Whether you call it the yeti, the abominable snowman or Bigfoot, tales about a primate-like beast roaming the hills have been told and retold for centuries, and even inspired some serious scientific inquiry.

Last year, Oxford geneticist Bryan Sykes and colleagues did DNA tests on various animal hairs that allegedly came from a yeti. They concluded that all of the hairs derived from other common animals like dogs, save two, which contained genetic material most closely matching that of a paleolithic polar bear fossil dating to tens of thousands of years ago. The study suggested that there may be an as-yet undiscovered population of polar bear–like animals living in the Himalayas, which could explain the yeti legend.

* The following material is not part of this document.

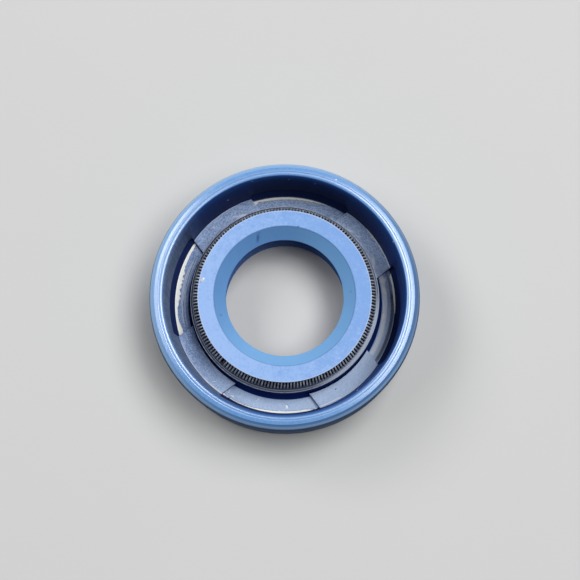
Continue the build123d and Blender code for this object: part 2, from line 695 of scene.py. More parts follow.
@dataclass(frozen=True)
class FlangeRubber:
    """The flange with its worn edge, darker to the left and paler to the right as painted shade and light,
    and the groove, neck and channel round it painted dark as shade.
    """

    dark: Colour = (0.010, 0.018, 0.050)
    plain: Colour = (0.048, 0.068, 0.120)
    pale: Colour = (0.340, 0.400, 0.500)
    worn: Colour = (0.460, 0.520, 0.640)
    # painted shade: near-black in the groove behind the spring, navy in the channel
    groove: Colour = (0.001, 0.003, 0.012)
    hollow_shade: Colour = (0.002, 0.020, 0.150)
    right: Point = (0.87, -0.42)
    plain_fade: Fade = Fade(-4.5, 0.0)
    pale_fade: Fade = Fade(6.4, 8.0)
    worn_fade: Fade = Fade(0.35, 0.55, 0.3, 1.0)
    zone: Zone = Zone(8.30, 9.10, 3.60, 4.40)
    edge_zone: Zone = Zone(8.90, 9.00, 4.06, 4.30, 0.03)
    line_zone: Zone = Zone(8.70, 8.74, 4.06, 4.30, 0.03, 0.5)
    groove_zone: Zone = Zone(7.15, 8.42, 4.05, 5.78, 0.04)
    hollow_zones: tuple[Zone, ...] = (Zone(8.20, 9.12, 1.00, 3.40, 0.08), Zone(8.20, 9.38, 1.00, 1.60, 0.05))

    def over(self, sheet: NodeSheet, under: Socket, mottle: Socket) -> Socket:
        """Lays the flange's colours over the body's.

        Args:
            sheet: The material's node sheet.
            under: The colour so far.
            mottle: The cloudiness of the bloom, between 0 and 1.

        Returns:
            The colour with the flange, the groove, the neck and the channel.
        """
        # painted shade and light: the flange dark on the left, pale on the right
        right = sheet.lean(self.right)
        flange = sheet.mix(sheet.ease(right, self.plain_fade), self.dark, self.plain)
        flange = sheet.mix(sheet.ease(right, self.pale_fade), flange, self.pale)
        colour = self.zone.paint(sheet, under, flange)
        worn = sheet.times(self.edge_zone.share(sheet), sheet.ease(mottle, self.worn_fade))
        colour = self.line_zone.paint(sheet, sheet.mix(worn, colour, self.worn), self.worn)
        # painted shade in the groove behind the spring and in the neck and channel
        colour = self.groove_zone.paint(sheet, colour, self.groove)
        for zone in self.hollow_zones:
            colour = zone.paint(sheet, colour, self.hollow_shade)
        return colour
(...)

But new research refutes that, saying that DNA from the hairs in question likely belong to a brown bear, a common species found throughout much of Asia.

In a study published in the journal Zookeys, scientists looked more closely at the gene fragment that Sykes examined, which came from the mystery hairs. They found that the sequence of nucleotides (the building blocks of DNA) in this fragment could very well have come from a brown bear. After all, the fragment contained only four nucleotides that were different from the same gene in brown bears. And these differences occurred at spots in the genetic code that are known to vary between different individual brown bears. These animals are recognized inhabitants of the Himalayas, as well as Alaska, western Canada and northwestern U.S.—all places where Bigfoot sightings have been reported.

So Bigfoot may be explained perhaps by the occasionally odd, aggressive or strange-looking individual big brown bear, the study suggests. But why spoil folklore with a little science?